ARTICLE XI – AFFIRMATIVE ACTION. Seller shall
not maintain or provide racially segregated facilities for
employees at any establishment under his control. Seller agrees
to adhere to the principles set forth in the Executive Orders
11246 and 11375, and to undertake specifically; to maintain
employment policies and practices that affirmatively promote
equality or opportunity for minority group persons and women; to
take affirmative steps to hire and promote women and minority
group persons at all job levels and in all aspects of employment;
to communicate this policy in both English and Spanish to all
persons concerned within his company, with outside recruiting
services, and the minority community at large; to provide the
City or request a breakdown of his labor force by ethnic group,
sex, and job category; and to discuss with the City his policies
and practices relating to his affirmative action program.
ARTICLE XII – FAIR EMPLOYMENT PRACTICES. If this
order is for an amount of $10,000 or more, Seller agrees to
comply with the provisions of the California Fair Employment
Practice Act and to include the provisions of the Act in any
first tier subcontract into which Seller may enter in connection
with performance pursuant to this order so that such provisions
will be binding upon each subcontractor.
ARTICLE XIII – OTHER APPLICABLE LAWS. Any
provision required to be included in a contract of this type by
any applicable and valid federal, state or local law, ordinance,
rule or regulations shall be deemed to be incorporated herein.

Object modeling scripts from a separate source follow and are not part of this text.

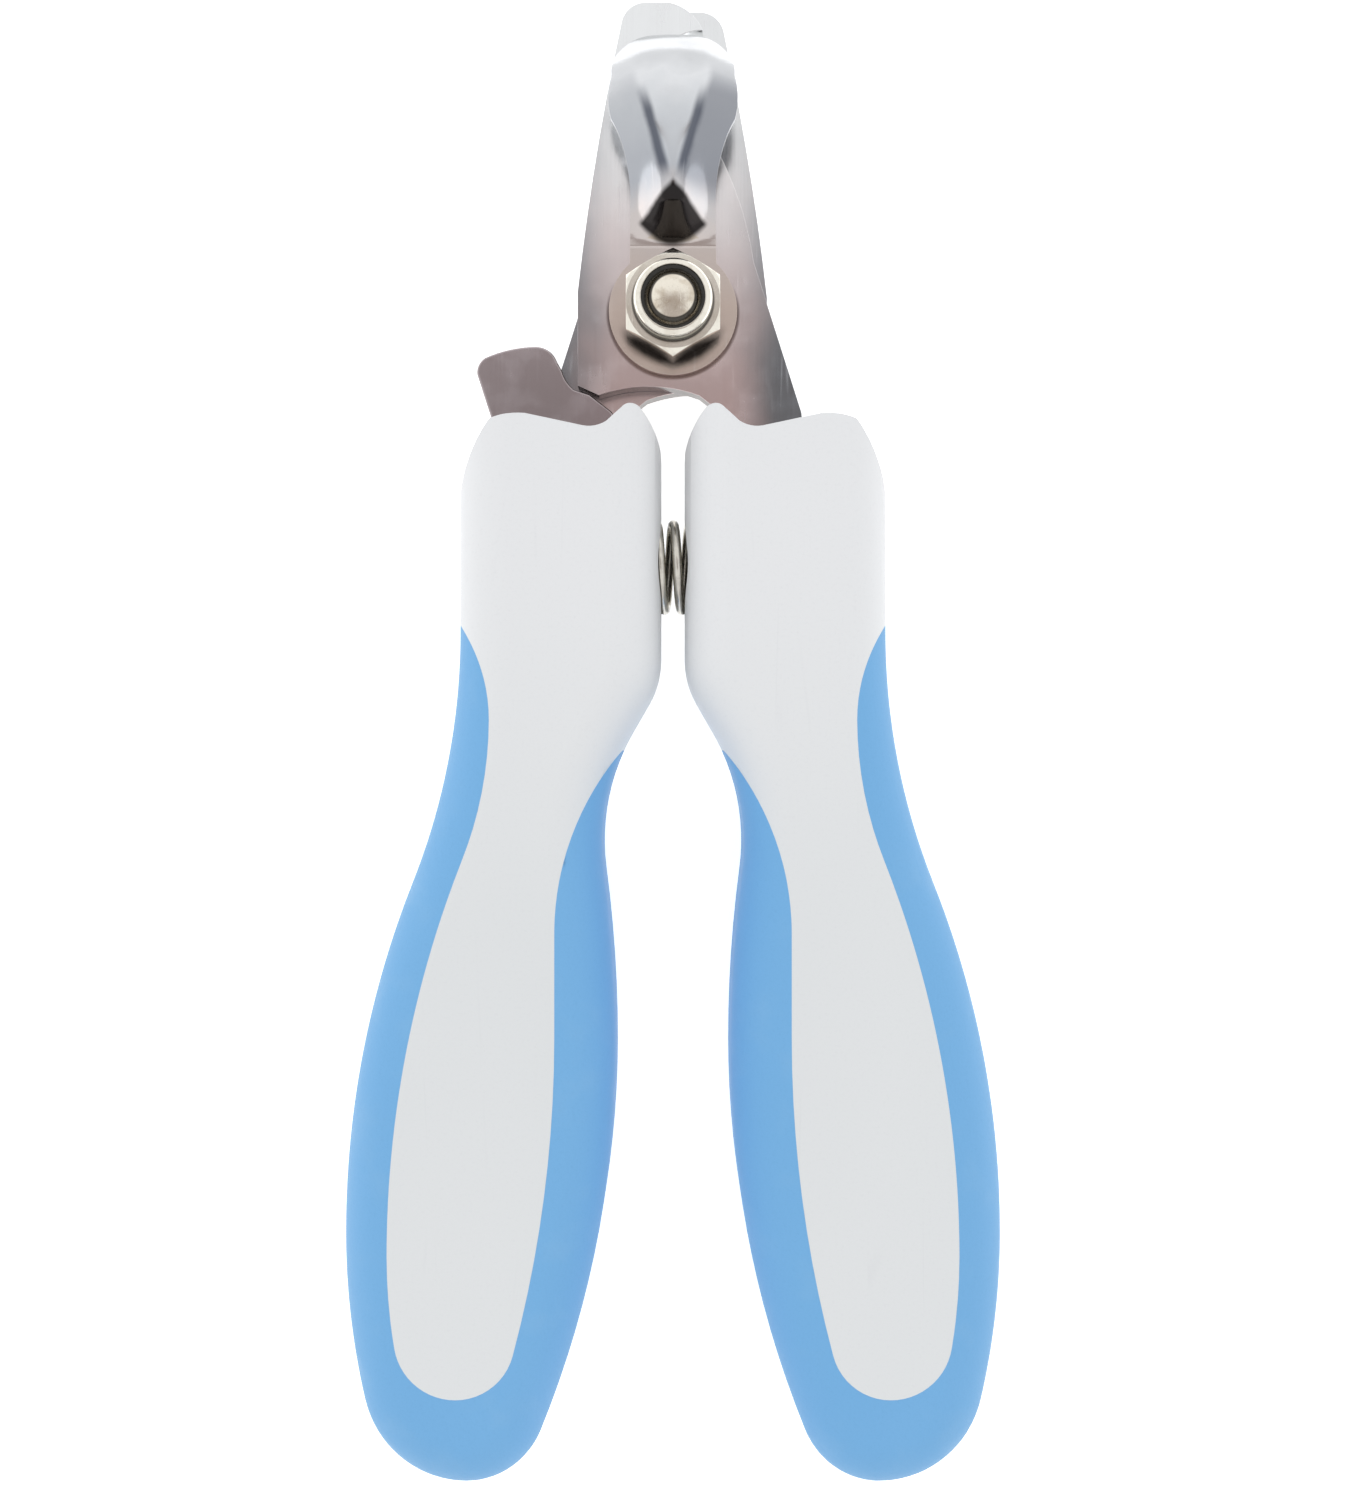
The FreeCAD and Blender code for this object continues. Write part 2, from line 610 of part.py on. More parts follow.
def make_blade(name):
    """One stamping, lying with its contact face on z = 0 and its spine towards -X."""
    body = new_body(name)
    reach, foot, drop = S["blade_reach"], S["foot_half"], S["foot_drop"]
    tang_in, tang_out, end = S["tang_inner"], S["tang_outer"], -S["tang_end"]
    end_x, end_half = S["tang_outer"] + 1.8, S["tang_end_width"] / 2
    notch_y, notch_x = reach - S["notch_back"], S["notch_side"]
    tip_x = notch_x - S["notch_bore"] + 2.2
    sketch = sketch_on(body, f"{name}_outline")
    outline(sketch, [
        (tip_x, notch_y + 4.7), (tip_x, reach - 3.2, 5.0), (-0.4, reach), (-S["tip_half"], reach, 2.7),
        (-5.65, reach - 2.3, 300), (-foot, 2.3), (-foot, -drop), (-foot + 2.3, -drop - 1.05, -16),
        (2.9, -drop - 1.1), (tang_in, -drop - 4.6), (tang_in + 1.9, -30), (end_x - end_half, end, end_half + 0.2),
        (end_x + end_half, end), (tang_out + 1.8, -26), (tang_out, -drop - 2.9), (tang_out - 5.2, 5.6, 38),
        (tip_x + 0.9, notch_y - 6.0),
    ])
    pad(body, sketch, S["plate_thick"])

    holes = sketch_on(body, f"{name}_bores")
    circle_in(holes, 0, 0, S["bolt_bore"] + S["run_gap"])
    circle_in(holes, S["lever_side"], -S["lever_drop"], S["screw_half"] + 0.35)
    circle_in(holes, tang_out, -45, S["anchor_bore"])
    pocket(body, holes)

    edge = sketch_on(body, f"{name}_cutting_edge")
    circle_in(edge, notch_x, notch_y, S["notch_bore"])
    back = sketch_on(body, f"{name}_bevel_edge", lift=S["plate_thick"])
    circle_in(back, notch_x - S["bevel_shift"], notch_y + 0.15, S["notch_bore"] - 0.07)
    bevel = body.newObject("PartDesign::SubtractiveLoft", f"{name}_bevel")
    bevel.Profile = edge
    bevel.Sections = [back]
    bevel.Ruled = True
    return body


def make_blades():
    upper = place(make_blade("upper_plate"), "upper_blade", UPPER_Z)
    lower = place(make_blade("lower_plate"), "lower_blade", LOWER_Z, Rotation(Vector(0, 1, 0), 180))
    return lower, upper


# ---- pivot hardware -------------------------------------------------------------------------------------

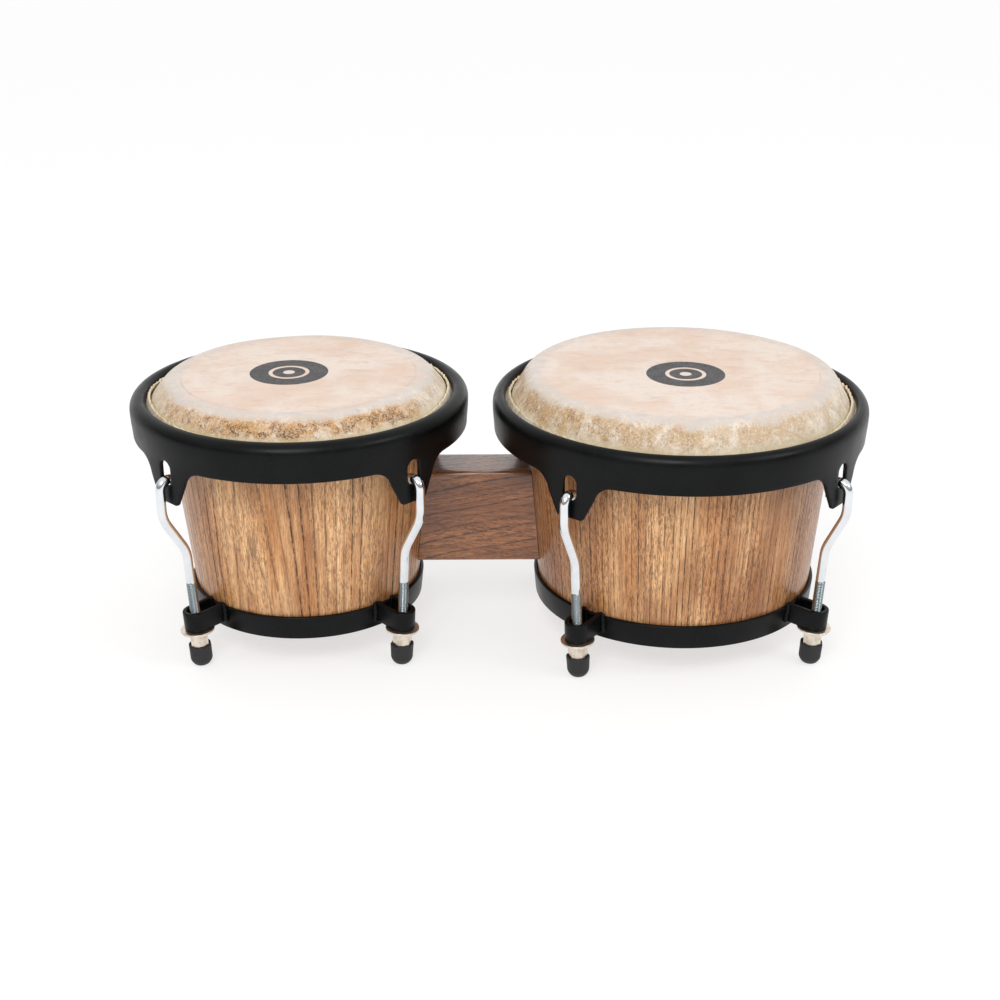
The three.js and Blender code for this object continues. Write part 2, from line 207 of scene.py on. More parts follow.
def rounded(corners, steps=5, closed=True):
    """A section with its corners rounded. Each corner is (x, y) or (x, y, radius)."""
    outline = []
    count = len(corners)
    for i, corner in enumerate(corners):
        here = Vector(corner[:2])
        is_end = not closed and i in (0, count - 1)
        if len(corner) == 2 or is_end:
            outline.append(tuple(here))
            continue
        back = Vector(corners[i - 1][:2]) - here
        ahead = Vector(corners[(i + 1) % count][:2]) - here
        half = back.angle(ahead) / 2
        reach = min(corner[2] / math.tan(half), 0.49 * back.length, 0.49 * ahead.length)
        radius = reach * math.tan(half)
        inward = (back.normalized() + ahead.normalized()).normalized()
        centre = here + inward * (radius / math.sin(half))
        start = here + back.normalized() * reach - centre
        end = here + ahead.normalized() * reach - centre
        turn = start.angle_signed(end)
        for k in range(steps + 1):
            swing = Matrix.Rotation(-turn * k / steps, 2)
            outline.append(tuple(centre + swing @ start))
    return outline


def arc(centre_x, centre_y, radius, start, end, steps):
    points = []
    for k in range(steps + 1):
        x, y = polar(radius, start + (end - start) * k / steps)
        points.append((centre_x + x, centre_y + y))
    return points


def lathe(name, section, steps=192, shape=None, **options):
    """Turns a closed section of (radius, height) about Z. A section may start and end on
    the axis. shape(radius, height, angle, index) may move each point."""
    on_axis = section[0][0] == 0 and section[-1][0] == 0
    vertices, faces = [], []
    count = len(section)
    for k in range(steps):
        angle = FULL_TURN * k / steps
        for i, (radius, height) in enumerate(section):
            if shape:
                radius, height = shape(radius, height, angle, i)
            vertices.append((radius * math.cos(angle), radius * math.sin(angle), height))
    spans = count - 1 if on_axis else count
    for k in range(steps):
        here, there = k * count, ((k + 1) % steps) * count
        for i in range(spans):
            j = (i + 1) % count
            if on_axis and i == 0:
                faces.append((0, there + j, here + j))
            elif on_axis and j == count - 1:
                faces.append((here + i, there + i, count - 1))
            else:
                faces.append((here + i, there + i, there + j, here + j))
    used = sorted({v for face in faces for v in face})
    renumber = {old: new for new, old in enumerate(used)}
    faces = [tuple(renumber[v] for v in face) for face in faces]
    return facing_out(new_mesh(name, [vertices[v] for v in used], faces, **options))


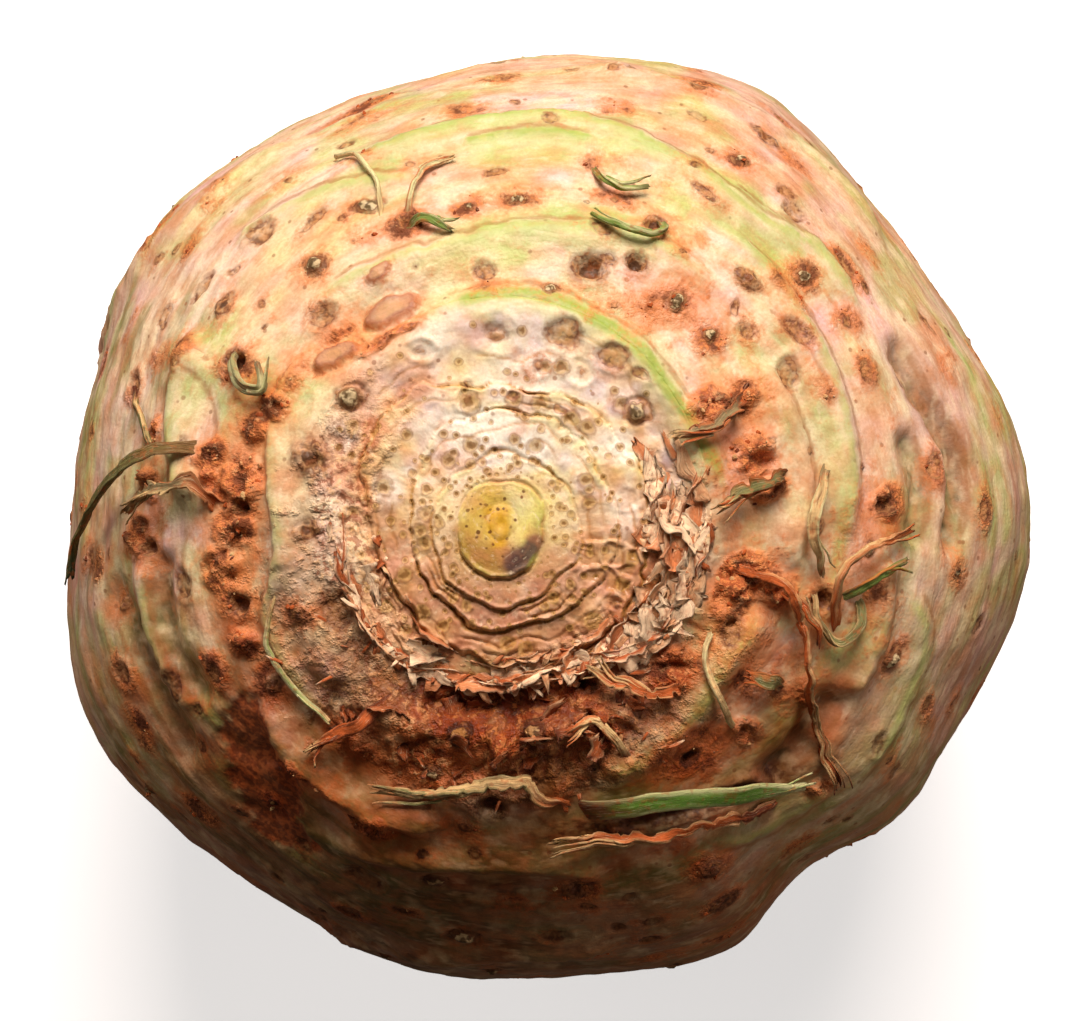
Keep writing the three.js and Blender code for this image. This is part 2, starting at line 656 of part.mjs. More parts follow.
function solidOf(geometry) {
  const bare = geometry.clone();
  bare.deleteAttribute("normal");
  bare.deleteAttribute("uv");
  const merged = mergeVertices(bare, 1e-3);
  return new wasm.Manifold(
    new wasm.Mesh({
      numProp: 3,
      vertProperties: new Float32Array(merged.attributes.position.array),
      triVerts: new Uint32Array(merged.index.array),
    }),
  );
}

const trimmings = new THREE.BoxGeometry(200, 200, 40).translate(0, 0, -20);
const raised = [
  ...STRIPS.map(stripGeometry),
  ...PLUGS.map(plugGeometry),
  ...tagGeometries(),
  ...stubGeometries(),
];
let solid = solidOf(skinGeometry());
for (const pit of PITS) solid = solid.subtract(solidOf(pitGeometry(pit)));
for (const piece of raised) solid = solid.add(solidOf(piece));
const root = solid.subtract(solidOf(trimmings)).getMesh();

const geometry = new THREE.BufferGeometry();
geometry.setAttribute("position", new THREE.BufferAttribute(root.vertProperties, 3));
geometry.setIndex(new THREE.BufferAttribute(root.triVerts, 1));
geometry.computeVertexNormals();

const celeriac = new THREE.Mesh(
  geometry,
  new THREE.MeshStandardMaterial({ color: SKIN_COLOUR, roughness: 0.62, metalness: 0 }),
);
celeriac.name = "celeriac_root";

const part = new THREE.Group();
part.add(celeriac);

export default part;
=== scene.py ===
# %% [markdown]
# # A celeriac root, looked at from its crown
#
# The swollen root of celery, trimmed for sale. It grew as one piece, so its looks come from one surface, a plump
# body with lobes, and from what growing and trimming left on it: leaf bases, ridges, root scars and torn strips.
# Each is first a formula and then a mesh. The packed solid is loaded first, as it fixes size and place. Its box is
# kept.

# %% Load the frame
import math

import bpy
import numpy as np
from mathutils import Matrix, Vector


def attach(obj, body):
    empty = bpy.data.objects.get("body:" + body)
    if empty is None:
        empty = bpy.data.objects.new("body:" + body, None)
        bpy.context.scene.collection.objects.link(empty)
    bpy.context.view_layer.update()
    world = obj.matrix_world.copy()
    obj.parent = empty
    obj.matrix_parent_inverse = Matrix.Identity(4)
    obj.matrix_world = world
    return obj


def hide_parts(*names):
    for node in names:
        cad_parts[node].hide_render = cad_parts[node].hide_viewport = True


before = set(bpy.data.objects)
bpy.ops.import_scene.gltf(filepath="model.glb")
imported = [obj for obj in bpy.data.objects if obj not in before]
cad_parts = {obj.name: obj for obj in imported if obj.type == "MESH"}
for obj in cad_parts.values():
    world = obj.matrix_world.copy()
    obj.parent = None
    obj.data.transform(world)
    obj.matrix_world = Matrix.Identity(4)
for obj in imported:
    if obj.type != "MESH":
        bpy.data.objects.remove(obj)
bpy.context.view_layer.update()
NODE = "celeriac_root"

# %% [markdown]
# ## The camera
#
# The camera hangs over the crown and looks straight down, a little to one side of the growing point, so that the
# near crown looks slightly larger than the widest part of the root. The lens is worked out from the width of the
# view at that widest level.

# %% Camera
MM = 0.001
WIDEST_HEIGHT = 50.0
CAMERA_AT = (4.5, 1.7, 530.0)
SENSOR_WIDTH, VIEW_WIDTH = 36.0, 140.1  # VIEW_WIDTH is what the frame's width covers at the widest level


def add_object(name, data):
    """A new object in the scene."""
    thing = bpy.data.objects.new(name, data)
    bpy.context.scene.collection.objects.link(thing)
    return thing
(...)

ARTICLE XIV – This agreement may be executed in
one or more counterparts, each of which shall be deemed an
original, but all of which together shall constitute one and the
same instrument. In the event that any signature is delivered by
facsimile transmission or by e-mail delivery of a “.pdf” format
data file, such signature shall create a valid and binding
obligation of the party executing (or on whose behalf such
signature is executed) with the same force and effect as if such
facsimile or “.pdf” signature page were an original thereof.